It is hard to read the letter published as De Profundis, with its account of Wilde’s disastrous life with Lord Alfred ‘Bosie’ Douglas, without laughing.
From his cell in Reading Gaol, Wilde recounts the tally of the couple’s lavish, carefree days of freedom. Everything was so expensive: the meals, the gifts, the gambling debts incurred by Bosie and covered by Wilde, (there is no problem recalling prices, as Wilde had had to go over the whole period recently with bankruptcy auditors).
The folly of that whole glorious extravagant career is exhilarating. Wilde claims that he hated the fact that he had to pay for everything, “from (Bosie’s) morning shave to (his) midnight hansom.”
Of course the author had always found Douglas, the writer of what he now called “revolting” letters and telegrams, that gilt and lavender lad, utterly irresistible.
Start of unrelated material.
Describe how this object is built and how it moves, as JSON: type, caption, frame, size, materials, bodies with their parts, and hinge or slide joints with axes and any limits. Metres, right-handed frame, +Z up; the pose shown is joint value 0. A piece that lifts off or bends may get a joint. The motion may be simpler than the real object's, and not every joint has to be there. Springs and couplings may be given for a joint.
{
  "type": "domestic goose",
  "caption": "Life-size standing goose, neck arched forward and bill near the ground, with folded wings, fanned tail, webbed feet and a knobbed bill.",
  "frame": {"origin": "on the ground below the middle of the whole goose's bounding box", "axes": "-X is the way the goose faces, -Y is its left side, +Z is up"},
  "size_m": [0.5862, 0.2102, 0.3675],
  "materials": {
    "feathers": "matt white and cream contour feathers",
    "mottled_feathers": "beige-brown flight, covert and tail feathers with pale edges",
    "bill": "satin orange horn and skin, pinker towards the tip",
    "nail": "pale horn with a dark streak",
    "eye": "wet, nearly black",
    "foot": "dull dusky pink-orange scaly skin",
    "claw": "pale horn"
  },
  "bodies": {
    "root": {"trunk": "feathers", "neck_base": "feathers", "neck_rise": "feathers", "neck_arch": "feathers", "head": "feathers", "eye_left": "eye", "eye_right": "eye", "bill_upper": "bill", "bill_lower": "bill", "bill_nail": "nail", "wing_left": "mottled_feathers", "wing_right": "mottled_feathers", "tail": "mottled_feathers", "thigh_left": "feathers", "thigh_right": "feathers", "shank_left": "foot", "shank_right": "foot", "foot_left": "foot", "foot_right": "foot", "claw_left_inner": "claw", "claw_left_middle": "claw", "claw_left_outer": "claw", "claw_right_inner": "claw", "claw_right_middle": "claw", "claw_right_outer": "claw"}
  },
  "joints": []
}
Bosie dragged Wilde down to hell while Oscar loved every minute of it, hypnotised by the oncoming wreck of his life.
Despite all his good intentions, when Wilde got out of jail he soon took up with the little shit again. As he wrote to Robert Ross—who was understandably flabbergasted by this backsliding—he loved Bosie precisely because he’d ruined his life. In jail he couldn’t have helped remembering exploits in Tite Street and at Torquay, Goring, Florence, Monte Carlo, etc.
Lord Alfred Douglas comes out of all this as a flimsy, impish figure. But at the same time it’s obvious that he possessed an arrogant charm that continued to devastate Wilde to the end.
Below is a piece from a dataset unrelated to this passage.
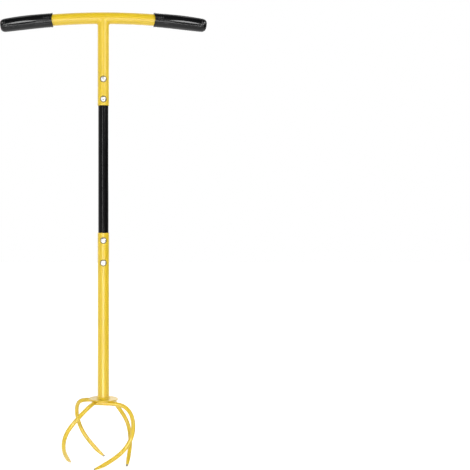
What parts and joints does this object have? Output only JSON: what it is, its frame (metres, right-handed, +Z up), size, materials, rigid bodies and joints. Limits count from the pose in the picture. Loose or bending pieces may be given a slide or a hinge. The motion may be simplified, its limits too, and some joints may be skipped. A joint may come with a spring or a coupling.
{
  "type": "twist tiller",
  "caption": "Upright hand tiller: a stem with a bowed two-handed crossbar and soft grips on top, and a ring of twisted, pointed tines under a round plate for loosening soil.",
  "frame": {"origin": "on the stem's axis, level with the points of the tines", "axes": "+Z up along the stem, +X along the crossbar to the right grip, -Y the side with the screw heads"},
  "size_m": [0.4548, 0.1313, 0.9935],
  "materials": {
    "yellow_paint": "glossy yellow powder coat",
    "black_paint": "semi-gloss black powder coat",
    "grip": "smooth, slightly glossy black rubber",
    "fastener": "bright zinc-plated steel"
  },
  "bodies": {
    "root": {"crossbar": "yellow_paint", "handle_stem": "yellow_paint", "crossbar_weld": "yellow_paint", "grip_left": "grip", "grip_right": "grip", "middle_tube": "black_paint", "lower_stem": "yellow_paint", "tine_plate": "yellow_paint", "stem_weld": "yellow_paint", "tine_1": "yellow_paint", "tine_2": "yellow_paint", "tine_3": "yellow_paint", "tine_4": "yellow_paint", "tine_weld_1": "yellow_paint", "tine_weld_2": "yellow_paint", "tine_weld_3": "yellow_paint", "tine_weld_4": "yellow_paint", "screw_1": "fastener", "screw_2": "fastener", "screw_3": "fastener", "screw_4": "fastener", "nut_1": "fastener", "nut_2": "fastener", "nut_3": "fastener", "nut_4": "fastener"}
  },
  "joints": []
}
Affairs that to outsiders appear like a sickness are not uncommon. They have a romance that is inherent in their very disreputability. If the whole world despises her/him, well, are we not the truer and more discerning if we can see how fascinating he/she is? (Often these creatures show an arrogance that seems, to their victim, to set them off like deities against the background of a tedious, carping world.)
You can’t help chuckling when you read how Wilde tried to get rid of the clinging Bosie. He was good at giving him up—he did it every three months. But you can sense in these prison cell outpourings (with the Warden and others vetting the manuscript) a pathetic triumph in the fact that the darling gilt and lavender lad always hung on like grim death. No matter that Oscar had burned his telegrams and agreed with the boy’s mother that it was best if he and Bosie separate for good.
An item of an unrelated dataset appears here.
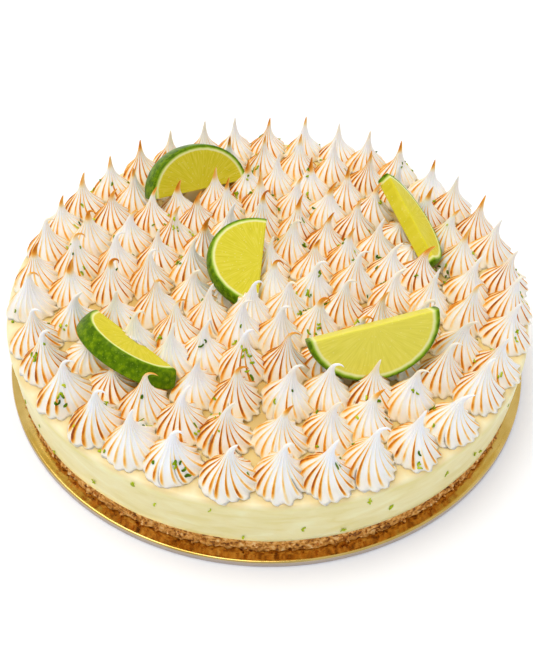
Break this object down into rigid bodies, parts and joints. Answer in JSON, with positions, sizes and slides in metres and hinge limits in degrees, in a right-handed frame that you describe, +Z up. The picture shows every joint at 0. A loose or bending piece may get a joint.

He’d pointed out to Bosie that, apart from anything else, it was impossible to write while he was around. Bosie seems to have been fairly idle and unable to exist on his own resources for five minutes, though he got some verses into Q’s Oxford Book of English Poetry. He also has to his credit the poem “Two Loves”
which contains the phrase “the Love that dare not speak its name.” Of course, though Oscar couldn’t write when the creature was around, he craved the divine and devilish confusion that the lad always brought with him. Wilde couldn’t have written a line without Lord Douglas—or someone like him—in his life.
Oscar Wilde was a decent and humane man full of generous impulses. It seems as if this bloodsucking Bosie was the ruin of him. But Bosie was also the incarnation of what the playwright wanted. He could always have booted him out once and for all, let him know that the game was over. It would have been settled then—Wilde was too bright not to know that when you stop feeding the sharks they leave you alone. The truth was, despite the whole world, his family, his writing and his new life as one who had “done his time”, he still wanted the raptures the light-headed, selfish pixie could provide.
The letter published as De Profundis was never actually posted. On leaving gaol Wilde gave the MS to Robert Ross. Ross had two typescripts made, one of which he said he gave to Douglas. Douglas denied ever seeing it.
In any case, to anyone who knows anything about Douglas’s character, it’s doubtful if he would have had the patience to read it, much less the objectivity to understand what it was getting at.
Melissa Knox says
I had a different theory about Wilde’s attraction to Bosie–that Bosie revived Wilde’s love for the little sister who died, Isola.